Note that in some circumstances this can be leveraged into a denial-of-service attack - if an attacker is able to disconnect a remote connection and feed data locally at the same time, they can avoid new data coming in. (I found this out while investigating what looked like a DOS but eventually wasn't)
The patch sent to the mailing list here: https://lists.mindrot.org/pipermail/openssh-unix-dev/2020-May/038522.html ...will fix this issue. However, the patch is currently in limbo, neither accepted nor rejected.
Created attachment 3417 [details] ServerAliveInterval doesn't work if client keeps trying to send data Patch in question for commenting.
Comment on attachment 3417 [details] ServerAliveInterval doesn't work if client keeps trying to send data Looks mostly ok, there's a couple of long lines and one comment: >+ timeout_secs = server_alive_time - now; >+ if (timeout_secs < 0) >+ timeout_secs = 0; This can be a MAXIMUM(..) which is shorter and consistent with the rest of the code. I'll attach an updated patch shortly.
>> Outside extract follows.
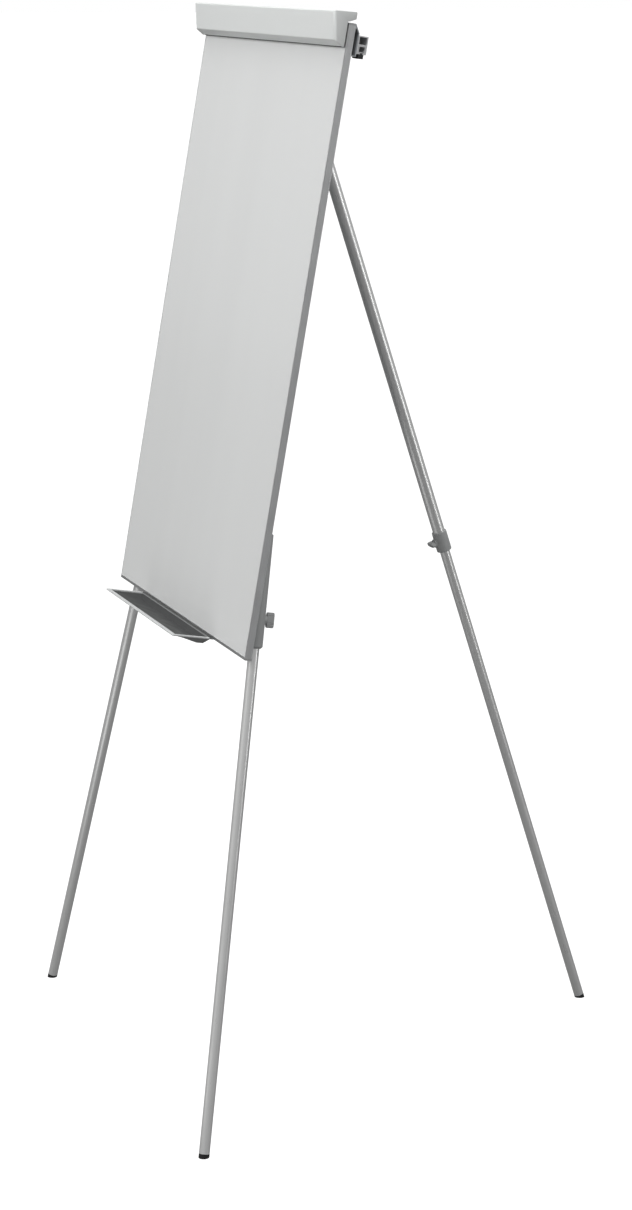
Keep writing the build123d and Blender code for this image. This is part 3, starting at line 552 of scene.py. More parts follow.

Created attachment 3419 [details] Make ServerAlive behave correctly during client port forward activity
Created attachment 3420 [details] Move the ServerAlive scheduling into a helper function. To me this is a bit easier to read.
Created attachment 3421 [details] Move the ServerAlive scheduling into a helper function. fix typo
(modified) patch applied and and will be in the 8.4 release. Thanks for the report and patch.
close bugs that were resolved in OpenSSH 8.5 release cycle